Animateur du premier atelier de travail de ce séminaire intitulé « Se loger à Mayotte, l’habitat au service de la population », Dominique Tessier, sociologue du logement et directeur du CAUE (conseil d’architecture, d’urbanisme et de l’environnement) 976, a relevé que la question du logement sur l’île constitue une pression co-existentielle du développement de l’île. Il a soulevé l’existence d’une population très largement en situation de précarité pour laquelle il convient d’apporter des réponses. « On constate que, depuis 2010, Mayotte produit des logements d’une certaine façon (béton banché, béton avec du parpaings), sans pour autant atteindre la performance nécessaire, en sachant que dans les années 1980 à 1990, l’île était capable de sortir un chiffre de 1.000 logements par an. Aujourd’hui, nous sommes encore très loin de ce niveau ce qui nous amène sur une réflexion visant à nous interroger sur qui produit le logement et comment il le produit ? Est-ce une chose réservée à de gros terrains et à de grandes entreprises ou est-ce une multitude de petits terrains et d’artisans qui vont développer ce logement et avec quel moyens de construction, béton, brique se terre compressée, bambous, bois, etc… ? », demande-t-il à son audience.

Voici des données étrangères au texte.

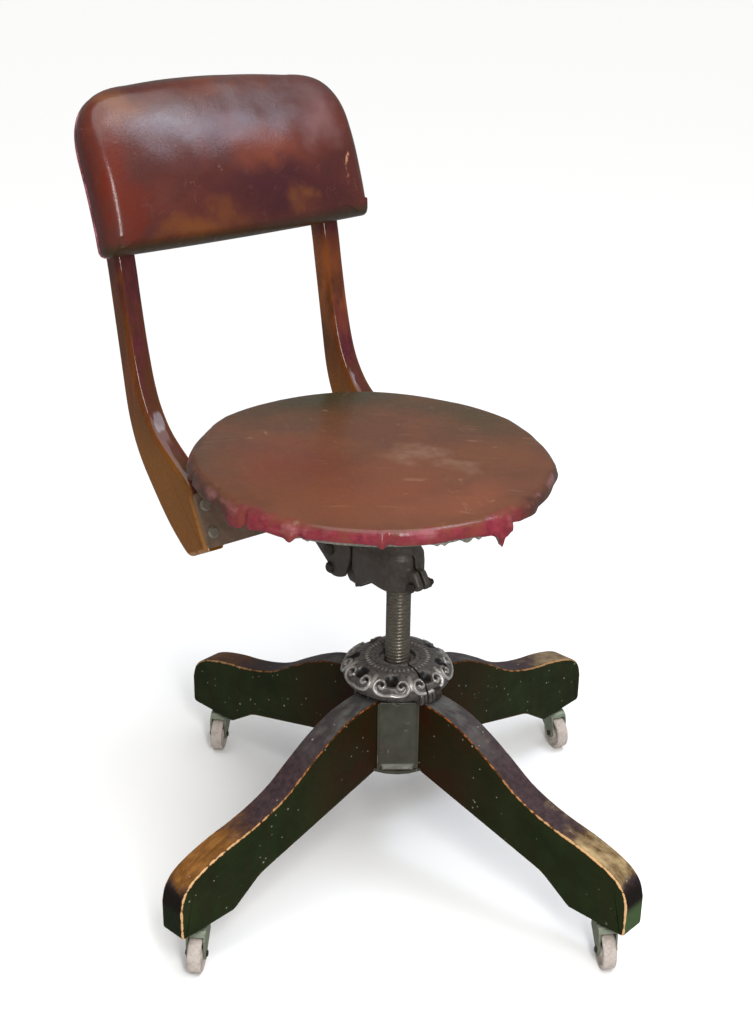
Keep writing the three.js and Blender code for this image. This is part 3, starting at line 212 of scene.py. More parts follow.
def specks(tree, where, spacing, size, share, seed):
    placed = node(tree, "Mapping", {"Vector": where, "Location": (seed, seed, seed)})
    distance = node(tree, "TexVoronoi", {"Vector": placed, "Scale": 1 / (spacing * MM)}, out="Distance")
    dot = node(tree, "MapRange", distance, size / spacing, 0.4 * size / spacing, **EASED)
    pick = node(tree, "SeparateColor", distance.node.outputs["Color"])
    chosen = node(tree, "MapRange", pick, 1 - share, 1.02 - share, **EASED)
    return node(tree, "Math", dot, chosen, **TIMES)


print("a dot 1.1 mm in radius fills", round(1.1 / 8, 3), "of a cell 8 mm wide")


# %% [markdown]
# ## Skins and pieces
#
# Most pieces are skins over rings of points: a turned piece is a ring that follows a profile,
# a plank is an outline carried across its thickness, and a cushion is an outline drawn in
# towards its middle. They could be pushed and pulled by hand from a cube, but rings keep every
# distance a real one. `make_piece` turns such a skin into an object that rides on its body.

# %% Skin over rings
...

Choisi pour lancer cette matinée de réflexion sur la construction de logements à Mayotte (et dans les autres outre-mer), l’ancien ministre Hervé Mariton, actuellement président de la Fedom, a suivi par visioconférence avec beaucoup d’attention les différentes interventions au cours de ce séminaire. Son intervention a cependant été peu audible en raison de difficultés de connexion.